In drawing out some of the characteristics of these classics, mention needs to be made of their entertainment value and the director’s versatility. Kabhi Kabhie is on one hand the serious story of thwarted, middle-aged relationships; on the other hand, it’s a brighter story of young love. The lyrics of the title song which are rather tragic in the context of the film, take on a comedic bounce when sung by Pooja’s eccentric father in Dil To Pagal Hai or an outrageous Anupam Kher in Lamhe. A glimpse of Yash Chopra hugging his wife appears in the charming opening montage of Dil To Pagal Hai; a little reminder that humour, lightness and grace are never too far away.
As viewers waft out of the cinema humming the likes of Kabhi Kabhie – leaving a trail of rose petals in their wake, they may take with them memories of lovers’ trysts in floral fields, on snowy slopes and near campfires by still lakes - all coloured by a touch melancholy.
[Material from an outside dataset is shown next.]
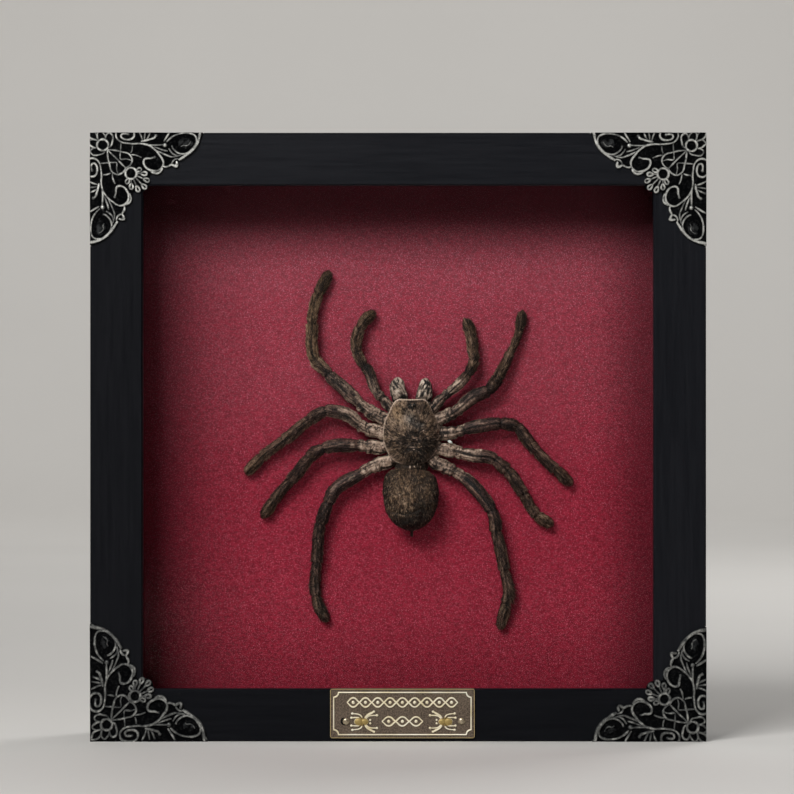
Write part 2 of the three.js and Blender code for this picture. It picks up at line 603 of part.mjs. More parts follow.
function addSpider(parent) {
  const spider = new THREE.Group();
  spider.position.set(SPIDER_X, RAIL_FRONT_Y + PAPER_DEPTH, SPIDER_Z);
  spider.rotation.x = Math.PI / 2;
  parent.add(spider);

  const besideCarapace = toSolid(carapaceGeometry(BODY_GAP));
  place(spider, 'carapace', toGeometry(toSolid(carapaceGeometry(0))), PALE_CHITIN);
  place(spider, 'abdomen', toGeometry(abdomenGeometry().subtract(besideCarapace)), BROWN_HAIR);
  for (const [side, middle] of Object.entries(CHELICERA_PLACES)) {
    const jaw = cheliceraGeometry(middle).subtract(besideCarapace);
    place(spider, `chelicera_${side}`, toGeometry(jaw), PALE_CHITIN);
  }
  for (const [name, route] of Object.entries(LIMB_ROUTES)) {
    const palp = name.startsWith('palp');
    const stations = palp ? PALP_STATIONS : LEG_STATIONS;
    const limb = limbGeometry(route, stations, palp ? PALP_STEPS : LEG_STEPS).subtract(besideCarapace);
    place(spider, name, toGeometry(limb), DARK_CHITIN);
  }
  const bead = reshapedSphere(10, 8, (x, y, z) => [
    GLUE_BEAD.x + x * GLUE_BEAD.halfSize[0],
    GLUE_BEAD.y + y * GLUE_BEAD.halfSize[1],
    GLUE_BEAD.height + z * GLUE_BEAD.halfSize[2],
  ]);
  place(spider, 'glue_bead', toGeometry(toSolid(bead)), DRIED_GLUE);
}

// --- the whole object -------------------------------------------------------------------------------------

const framedSpider = new THREE.Group();
addRails(framedSpider);
addLayers(framedSpider);
addBackBoard(framedSpider);
addPoints(framedSpider);
addHanger(framedSpider);
addCorners(framedSpider);
addNamePlate(framedSpider);
addSpider(framedSpider);

export default framedSpider;
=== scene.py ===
"""Framed tarantula specimen: its finishes, stamped corners, name plate, and the hairy spider itself.

Lengths are in millimetres and become metres where a mesh is made. The spider is described on the paper:
x to the right, y towards its head, and height off the paper.
"""

import math
from contextlib import contextmanager

import bpy
import numpy as np
from mathutils import Matrix, Vector


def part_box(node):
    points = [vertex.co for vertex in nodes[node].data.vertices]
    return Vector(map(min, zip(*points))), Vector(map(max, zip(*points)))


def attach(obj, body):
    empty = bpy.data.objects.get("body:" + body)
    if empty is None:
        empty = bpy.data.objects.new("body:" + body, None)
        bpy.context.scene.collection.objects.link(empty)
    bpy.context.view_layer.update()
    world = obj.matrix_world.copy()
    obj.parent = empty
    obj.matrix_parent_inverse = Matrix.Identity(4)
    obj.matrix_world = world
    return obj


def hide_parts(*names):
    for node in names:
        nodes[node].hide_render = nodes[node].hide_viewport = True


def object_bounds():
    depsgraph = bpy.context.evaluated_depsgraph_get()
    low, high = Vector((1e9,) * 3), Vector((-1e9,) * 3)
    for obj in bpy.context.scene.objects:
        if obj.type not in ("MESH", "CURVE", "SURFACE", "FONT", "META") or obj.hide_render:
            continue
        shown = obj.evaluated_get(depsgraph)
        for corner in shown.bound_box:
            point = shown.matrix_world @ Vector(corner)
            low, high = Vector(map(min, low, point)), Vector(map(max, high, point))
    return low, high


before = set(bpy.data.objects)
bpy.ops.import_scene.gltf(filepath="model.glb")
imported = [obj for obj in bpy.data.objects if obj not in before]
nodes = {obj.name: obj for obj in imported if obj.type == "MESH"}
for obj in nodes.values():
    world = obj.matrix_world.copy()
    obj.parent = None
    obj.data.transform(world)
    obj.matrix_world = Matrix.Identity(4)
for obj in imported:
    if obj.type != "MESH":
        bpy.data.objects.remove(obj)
cad_low, cad_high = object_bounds()

MM = 0.001
SEED = 20
# doubles of a unit ball are closer than this
BALL_MERGE = 1e-5

FRAME_HALF_WIDTH = cad_high.x / MM
FRAME_HEIGHT = cad_high.z / MM
RAIL_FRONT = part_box("rail_left")[0].y / MM
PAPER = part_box("mount_board")[0].y / MM

# each rail's run, and how light its paint is made: a painted shade that makes the bottom and left rails
# darker than the others
RAIL_PAINTED_SHADES = {"top": ("x", 0.92), "bottom": ("x", 0.62), "left": ("z", 0.66), "right": ("z", 0.95)}

# camera: on the axis that sees the frame square on
CAMERA_X = -0.38
CAMERA_Z = 113.64
CAMERA_DISTANCE = 1200
VIEW_WIDTH = 261.9
SENSOR = 36

ROOM_REACH = 3.0
ROOM_HEIGHT = 2.6
ROOM_SWEEP = 0.7


# --- small tools ---

def take(piece):
    """Makes one piece the selected and active one."""
    for other in bpy.context.selected_objects:
        other.select_set(False)
    piece.select_set(True)
    bpy.context.view_layer.objects.active = piece
    return piece


def set_down(name, data):
    """A new object with this data, in the scene."""
    item = bpy.data.objects.new(name, data)
    bpy.context.scene.collection.objects.link(item)
    return item


def points_of(piece):
    """A piece's vertices in metres, one row each."""
    flat = np.empty(len(piece.data.vertices) * 3, np.float32)
    piece.data.vertices.foreach_get("co", flat)
    return flat.reshape(-1, 3).astype(float)


def set_points(piece, points):
    piece.data.vertices.foreach_set("co", np.asarray(points, np.float32).ravel())
    piece.data.update()


def note(piece, **measures):
    """Writes measures on the vertices, for the finishes and hairs to read: numbers, or directions ahead."""
    for name, values in measures.items():
        wide = name == "ahead"
        shape = (len(piece.data.vertices), 3) if wide else len(piece.data.vertices)
        values = np.broadcast_to(np.asarray(values, np.float32), shape)
        old = piece.data.attributes.get(name)
        if old:
            piece.data.attributes.remove(old)
        layer = piece.data.attributes.new(name, "FLOAT_VECTOR" if wide else "FLOAT", "POINT")
        layer.data.foreach_set("vector" if wide else "value", values.ravel())


def noted(piece, name):
    """Reads back a measure that note wrote."""
    wide = name == "ahead"
    flat = np.empty(len(piece.data.vertices) * (3 if wide else 1), np.float32)
    piece.data.attributes[name].data.foreach_get("vector" if wide else "value", flat)
    return flat.reshape(-1, 3).astype(float) if wide else flat.astype(float)


def settle(piece):
    """Puts a piece's place, turn and size into its mesh."""
    take(piece)
    bpy.ops.object.transform_apply(location=True, rotation=True, scale=True)
    return piece


@contextmanager
def editing(piece, choice="SELECT"):
    """Edit mode on one piece, with all or nothing of it selected."""
    take(piece)
    bpy.ops.object.mode_set(mode="EDIT")
    bpy.ops.mesh.select_all(action=choice)
    yield
    bpy.ops.object.mode_set(mode="OBJECT")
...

The Yash Chopra retrospective is an opportunity for Australian audiences to enjoy the sentimental but always uplifting cinema of a great director.
Yash Chopra opened the retrospective in Sydney and Melbourne. When introducing Kabhi Kabhie, Mr. Chopra said that it was one of his dearest creations so he was pleased to see it “alive after 30 years.” He also reiterated his belief that “pure love stories are immortal.” Other guests at the opening were directors Rakeysh Mehra, Kunal Kohli, Homi Adjania, Apoorva Lakhia and actors Simi Garewal and Dipannita Sharma. In Melbourne Mr. Chopra was guest-of-honour at a gala dinner and Indian fashion-show which raised funds for World Vision Australia’s Child Rescue Program.